Thursday, October 23, 2008

Dear FCC...

The debate over media broadcast ownership is ongoing. The FCC is making efforts to localize media because the public deserves the right to diverse, competitive, representative media. Their efforts have been small, however, as citizens are still expressing their concerns. The people want to reclaim the airwaves and determine what is played and who has ownership. The FCC is still faced with some critical questions...

1) Do broadcasters use radio and television to quickly and effectively respond to the local communities needs and interests? Give examples to support your answer.
Broadcasters are on the right track to localise media, but they are still not there yet. The large majority of television stations are national stations, such as NBC, CBS, MTV, Food Network, etc. I believe there may be one or two television stations that cater to my specific region, but they are underfunded and rarely show programming that is of any use to me. Radio tends to be more localized, although all radio stations follow the same cookie cutter format. In 2003, Powell created the Localism Task Force to allow citizens to tell the members of the FCC how their broadcasters were serving localism and diversity. However, Powell made no effort to loosen the ownership rulings. The people of San Antonio were outraged because the FCC was not making decisions in their best interests. I feel that if the FCC were to come to my hometown, they would be received in a similar fashion because our media is simply not localized.

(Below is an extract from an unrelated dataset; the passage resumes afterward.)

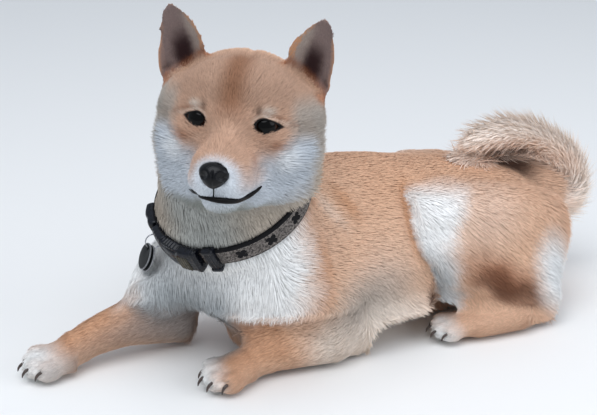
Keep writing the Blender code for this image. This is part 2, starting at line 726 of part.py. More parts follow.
def claw(place, x, y, grow=0.0, sides=6):
    """A short curved cone out of the front of a toe."""
    stations = [((x, y - 0.0080, 0.0015), 0.0018), ((x, y - 0.0125, 0.0005), 0.0016),
                ((x * 1.02, y - 0.0155, -0.0022), 0.0011), ((x * 1.03, y - 0.0168, -0.0055), 0.0004)]
    rows = [(*place @ Vector(at), radius + grow, radius + grow) for at, radius in stations]
    return tube("claw", rows, sides=sides, steps=1, cap=0.6)


def paw(name, leg_paw, limb):
    """The finely fleshed paw with its claws, still whole with the limb's end."""
    pieces = paw_forms(leg_paw) + [tube("limb_form", limb)]
    made = flesh(name, pieces, PAW_VOXEL, 4, 0.03)
    place = paw_place(leg_paw)
    return boolean(made, [claw(place, x, y) for x, y in TOES], "UNION")


def paw_region(leg_paw, back, top, side):
    (x, y, _), yaw, _ = leg_paw
    place = Matrix.Translation((x, y, 0)) @ Matrix.Rotation(yaw, 4, "Z")

    def region(grow):
        low = (-side - grow, -0.06 - grow, -0.03)
        return block("paw_region", low, (side + grow, back + grow, top + grow), place)
    return region


def leg_region(origin, turn, low, high):
    place = Matrix.Translation(origin) @ Matrix.Rotation(math.radians(turn), 4, "Z")
    low, high = Vector(low), Vector(high)

    def region(grow):
        margin = Vector((grow, grow, grow))
        return block("leg_region", low - margin, high + margin, place)
    return region


def tree_of(obj):
    """A search tree of the object's faces."""
    bm = bmesh.new()
    bm.from_mesh(obj.data)
    tree = BVHTree.FromBMesh(bm)
    bm.free()
    return tree


def lock(name, points, widths, outs, thickness):
    """A flat tapered lock of hair along the points, with a low ridge, drawn to a tip."""
    bm = bmesh.new()
    rings = []
    for n, (point, width, out) in enumerate(zip(points[:-1], widths, outs)):
        along = (points[n + 1] - points[max(n - 1, 0)]).normalized()
        across = along.cross(out).normalized()
        ridge = across.cross(along)
        sunk = ridge * thickness * 0.4
        corners = (across * width - sunk, ridge * thickness, -across * width - sunk)
        rings.append([bm.verts.new(point + corner) for corner in corners])
    for first, second in zip(rings, rings[1:]):
        for k in range(3):
            bm.faces.new((first[k], first[(k + 1) % 3], second[(k + 1) % 3], second[k]))
    tip = bm.verts.new(points[-1])
    bm.faces.new(rings[0])
    for k in range(3):
        bm.faces.new((tip, rings[-1][k], rings[-1][(k + 1) % 3]))
    bmesh.ops.triangulate(bm, faces=bm.faces)
    return from_bmesh(name, bm)


def tail_run():
    """The tail's smoothed stations, and how far along the tail each one is."""
    rows = smooth_path(TAIL, 8)
    steps = np.linalg.norm(np.diff(rows[:, :3], axis=0), axis=1)
    return rows, np.concatenate([[0], np.cumsum(steps)])


def tail_spot(at, angle, share):
    """A point by its run along the tail, turn round it and share of its half width, and the way out."""
    rows, run = tail_run()
    near = min(at, run[-1] - 0.002)
    row, ahead = [np.array([np.interp(s, run, rows[:, c]) for c in range(5)]) for s in (near, near + 0.002)]
    along = Vector(ahead[:3] - row[:3]).normalized()
    across = Vector((1, 0, 0))
    across = (across - across.dot(along) * along).normalized()
    out = across * math.cos(angle) + across.cross(along) * math.sin(angle)
    return Vector(row[:3]) + out * share * (row[3] + row[4]) / 2 + along * (at - near), out


def bent_clear(points, rump, room):
    """The lock's points, with those near or inside the rump moved out to that distance from its surface."""
    moved = [points[0]]
    for point in points[1:]:
        spot, normal, _, away = rump.find_nearest(point)
        buried = (point - spot).dot(normal) < 0
        moved.append(spot + normal * room if buried or away < room else point)
    return moved


def rooted_lock(points, widths, outs, rump):
    """The lock, bent as far as it takes to clear the rump, or none where its root is inside it."""
    for room in CLEARANCES:
        bent = bent_clear(points, rump, room) if room else points
        made = lock("lock", bent, widths, outs, LOCK_THICKNESS)
        root = made.data.vertices[0].co
        spot, normal = rump.find_nearest(root)[:2]
        if not rump.overlap(tree_of(made)) and (root - spot).dot(normal) > 0:
            return made
        remove(made)
    return None


def tail_locks(start, end, rng, rump):
    """Rings of locks rooted between two runs along the tail, that bend with it towards its tip."""
    rows, run = tail_run()
    count = round((end - start) / LOCK_SPACING)
    made = []
    for n in range(count + 1):
        at = start + (end - start) * n / count
        wide = np.interp(at, run, rows[:, 3])
        for k in range(LOCKS_AROUND):
            a = 2 * math.pi * (k + 0.5 * (n % 2) + rng.uniform(-0.1, 0.1)) / LOCKS_AROUND
            lean = max(wide, 0.012) * rng.uniform(1.35, 1.75)
            full = rng.uniform(0.97, 1.06)
            spots = [tail_spot(at - 0.003, a, 0.26), tail_spot(at + 0.22 * lean, a, 0.76 * full),
                     tail_spot(at + 0.62 * lean, a, 0.96 * full), tail_spot(at + lean, a, full)]
            half = wide * math.pi / LOCKS_AROUND * rng.uniform(0.95, 1.1)
            points, outs = zip(*spots)
            made.append(rooted_lock(points, (half * 0.5, half, half * 0.62), outs, rump))
    return [one for one in made if one]


def tail(rump):
    """The curled brush: a thin core with locks, in three lengths whose locks lie over the next one."""
    core_rows = [TAIL[0]] + [(*row[:3], row[3] * TAIL_CORE, row[4] * TAIL_CORE) for row in TAIL[1:]]
    rest = flesh("tail_base", [tube("core", core_rows, sides=16, steps=4)], FINE_VOXEL, 2, 0.03)
    whole = tail_run()[1][-1]
    lengths = [rest]
    for name, share in zip(("tail_curl", "tail_tip"), TAIL_CUTS):
        here = tail_spot(whole * share, 0, 0)[0]
        along = tail_spot(whole * share + 0.004, 0, 0)[0] - here

        def far(grow):
            return half_space(here, along, grow, 0.15)
        rest = part_off(rest, name, far, "MANIFOLD")
        lengths.append(rest)
    rng = np.random.default_rng(18)
    ends = [TAIL_BRUSH_START * whole] + [whole * share for share in TAIL_CUTS] + [whole]
    tree = tree_of(rump)
    for n, length in enumerate(lengths):
        boolean(length, [copy_of(rump, "rump_copy")], "DIFFERENCE")
        boolean(length, tail_locks(ends[n] + 0.005, ends[n + 1] - 0.010, rng, tree), "UNION", "MANIFOLD")
        for before in lengths[:n]:
            boolean(length, [grown(before, 2 * GAP)], "DIFFERENCE")
    return lengths


def on_the_floor(*nodes):
    for node in nodes:
        boolean(node, [block("floor", (-1, -1, -FLOOR_DEPTH), (1, 1, 0))], "DIFFERENCE")


FINISHES = {
    "red_coat": ("torso", "head", "ear_left", "ear_right", "foreleg_left", "foreleg_right",
                 "hindleg_left", "hindleg_right"),
    "cream_coat": ("neck", "forepaw_left", "forepaw_right", "hindpaw_left", "hindpaw_right",
                   "tail_base", "tail_curl", "tail_tip"),
    "nose_leather": ("nose",),
    "dark_eye": ("eye_left", "eye_right"),
    "collar_webbing": ("collar_band",),
    "buckle_plastic": ("collar_buckle", "collar_slider", "collar_loop"),
    "tag_enamel": ("tag_front", "tag_back"),
    "ring_steel": ("collar_d_ring", "tag_ring"),
}
FLAT_SHADED = ("collar_band", "collar_buckle", "collar_slider", "collar_loop", "tag_front", "tag_back")


def finish():
    """A material for every node, and round pieces shaded smooth."""
    for name, nodes in FINISHES.items():
        for node in nodes:
            obj = bpy.data.objects[node]
            obj.data.name = node
            obj.data.materials.clear()
            obj.data.materials.append(material(name))
            for face in obj.data.polygons:
                face.material_index = 0
                face.use_smooth = node not in FLAT_SHADED


def main():
    for obj in list(bpy.data.objects):
        bpy.data.objects.remove(obj)
    body = body_flesh()
    on_the_floor(body)
    head = head_flesh()
    head_cut = (head_place() @ Vector(HEAD_CUT_POINT), head_place().to_3x3() @ Vector(HEAD_CUT_NORMAL))
    boolean(head, [half_space(*head_cut)], "INTERSECT")
    boolean(body, [half_space(*head_cut, grow=GAP)], "DIFFERENCE")
    finish_head(head)
    for name, mirror in (("ear_left", 1), ("ear_right", -1)):
        boolean(ear(name, mirror), [grown(head)], "DIFFERENCE")
    for name, mirror in (("eye_left", 1), ("eye_right", -1)):
        eyeball(name, mirror)
    boolean(nose_pad(), nostrils(), "DIFFERENCE")
    neck_cut = COLLAR_CENTRE - COLLAR_UP * 0.0125
    neck = part_off(body, "neck", lambda grow: half_space(neck_cut, COLLAR_UP, grow))
    for flesh_node in (neck, body):
        boolean(flesh_node, collar_seats() + [tag_room()], "DIFFERENCE")
    collar()
    for side, leg in FORELEGS.items():
        region = paw_region(leg["paw"], *FOREPAW_BOX)
        made = paw(f"forepaw_{side}", leg["paw"], leg["fore"])
        boolean(made, [region(0)], "INTERSECT")
        on_the_floor(made)
        boolean(body, [region(GAP)], "DIFFERENCE")
    for name, cut in FORELEG_CUTS.items():
        part_off(body, name, leg_region(*cut))
    hind = paw("hindpaw_left", HINDLEG["paw"], HINDLEG["foot"])
    hind_region = leg_region(*HINDPAW_CUT)
    boolean(hind, [hind_region(0)], "INTERSECT")
    on_the_floor(hind)
    other_side(hind).name = "hindpaw_right"
    thigh_region = leg_region(*THIGH_CUT)

    def other(region):
        def mirrored_region(grow):
            cutter = region(grow)
            twin = other_side(cutter)
            remove(cutter)
            return twin
        return mirrored_region
    for cutter in (hind_region, other(hind_region)):
        boolean(body, [cutter(GAP)], "DIFFERENCE")
    rump = grown(body)
    part_off(body, "hindleg_left", thigh_region)
    part_off(body, "hindleg_right", other(thigh_region))
    tail(rump)
    remove(rump)
    finish()


main()
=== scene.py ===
# Shiba inu puppy lying with its forelegs out, life size: skin, coat, eyes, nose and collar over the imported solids.
import math

import bmesh
import bpy
import numpy as np
from mathutils import Matrix, Vector
from mathutils.bvhtree import BVHTree


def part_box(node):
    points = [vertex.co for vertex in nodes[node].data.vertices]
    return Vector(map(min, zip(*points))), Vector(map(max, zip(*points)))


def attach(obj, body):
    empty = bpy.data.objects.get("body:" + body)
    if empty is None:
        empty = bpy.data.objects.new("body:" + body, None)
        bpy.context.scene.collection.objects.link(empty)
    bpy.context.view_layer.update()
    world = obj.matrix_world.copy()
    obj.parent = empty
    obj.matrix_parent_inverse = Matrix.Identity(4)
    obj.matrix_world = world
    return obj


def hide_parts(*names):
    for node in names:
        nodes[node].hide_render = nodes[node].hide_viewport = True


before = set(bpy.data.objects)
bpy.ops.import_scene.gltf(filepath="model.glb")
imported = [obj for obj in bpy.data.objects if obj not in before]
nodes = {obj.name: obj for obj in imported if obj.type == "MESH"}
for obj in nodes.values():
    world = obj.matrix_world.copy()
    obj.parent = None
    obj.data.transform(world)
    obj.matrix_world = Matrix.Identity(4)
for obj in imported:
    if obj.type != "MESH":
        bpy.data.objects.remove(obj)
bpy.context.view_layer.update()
scene = bpy.context.scene
print("frame loaded:", len(nodes), "nodes")


# Small helpers

def linear(code):  # an sRGB hex colour as linear values
    parts = [int(code[i:i + 2], 16) / 255 for i in (1, 3, 5)]
    return [c / 12.92 if c <= 0.04045 else ((c + 0.055) / 1.055) ** 2.4 for c in parts]


def addNode(tree, kind, props=None, values=None, links=None):
    made = tree.nodes.new(kind)
    for key, value in (props or {}).items():
        setattr(made, key, value)
    for key, value in (values or {}).items():
        made.inputs[key].default_value = value
    for key, value in (links or {}).items():
        tree.links.new(value, made.inputs[key])
    return made


def newMaterial(name, colour, roughness, **sockets):
    made = bpy.data.materials.new(name)
    made.use_nodes = True
    shader = made.node_tree.nodes["Principled BSDF"]
    shader.inputs["Base Color"].default_value = (*linear(colour), 1)
    shader.inputs["Roughness"].default_value = roughness
    for key, value in sockets.items():
        shader.inputs[key.replace("_", " ")].default_value = value
    return made, made.node_tree, shader


def newObject(name, mesh):
    made = bpy.data.objects.new(name, mesh)
    scene.collection.objects.link(made)
    return made


def fromBmesh(name, bm, smooth=True):
    bmesh.ops.recalc_face_normals(bm, faces=bm.faces)
    mesh = bpy.data.meshes.new(name)
    bm.to_mesh(mesh)
    bm.free()
    mesh.polygons.foreach_set("use_smooth", [smooth] * len(mesh.polygons))
    return newObject(name, mesh)


def settle(obj):  # what the modifiers make of the object becomes its plain mesh
    graph = bpy.context.evaluated_depsgraph_get()
    mesh = bpy.data.meshes.new_from_object(obj.evaluated_get(graph))
    obj.modifiers.clear()
    obj.data = mesh
    return obj


def finishPiece(obj, replaced=(), material=None):
    if material:
        obj.data.materials.clear()
        obj.data.materials.append(material)
    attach(obj, "root")
    if replaced:
        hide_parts(*replaced)
    return obj


def smoothPath(stations, steps):  # Catmull-Rom through the rows, every column alike
    rows = np.array(stations, float)
    ends = np.vstack([2 * rows[0] - rows[1], rows, 2 * rows[-1] - rows[-2]])
    found = []
    for i in range(1, len(rows)):
        a, b, c, d = ends[i - 1], ends[i], ends[i + 1], ends[i + 2]
        for k in range(steps):
            t = k / steps
            found.append(0.5 * (2 * b + (c - a) * t + (2 * a - 5 * b + 4 * c - d) * t**2
                                + (3 * b - a - 3 * c + d) * t**3))
    found.append(rows[-1])
    return np.array(found)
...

2) Are there certain kinds of local programming (Public Media Values) that should be available, but are not being provided by broadcasters? what could some examples of these be?
It is important to localize media so the entire nation is not being fed the same homogenized information. At Marist College, we have the campus news station, MCTV. This station serves as a channel for students interested in radio/tv/film to produce their work. However, during difficult times on campus, such as an emergency, MCTV has been used as a vehicle for communication. For example, three years ago when I was a freshman, a student died due to meningitis. The station served as a channel to remember the student and to warn other students how to protect themselves against such an illness. This channel is not enough, however. I live in CT and I only know of one station that occasionally shows programs catered to my neck of the woods. Similarly, when there is an emergency in my county there should be a local TV station to turn to to get the inside scoop. Informative stations desperately need to be more localized, although I don't think it's necessary to localize entertainment shows, unless they are highlighting town events.

3)What could the Federal Communication Commission do to promote localism in broadcasting? Explain three of these examples of public-service-oriented projects that are already in process across the US.

There are a number of public-service-oriented projects set in motion across the US to promote localism. One example are municipal broadband systems and community wireless networks. These systems provide inexpensive access to up to date technology parallel to public utilities. Another example are public-interest wireless broadband projects. This allows the public to access the airwaves with high-speed as opposed to sectioning it off for different users. This is a cost effective way for universal broadband access to television, voice, and the Internet. One public service project that is facing controversy are noncommercial community radio stations. Many of these have been shut down, however, out of fear by the National Association of Broadcasters that these stations will cause air wave interference and take away from their listeners.

These public-service-oriented projects are facing many obstacles. They need to get the support they need to aid in the effort to localize programming. This is a subject that has outraged the nation and it is time the FCC starts listening.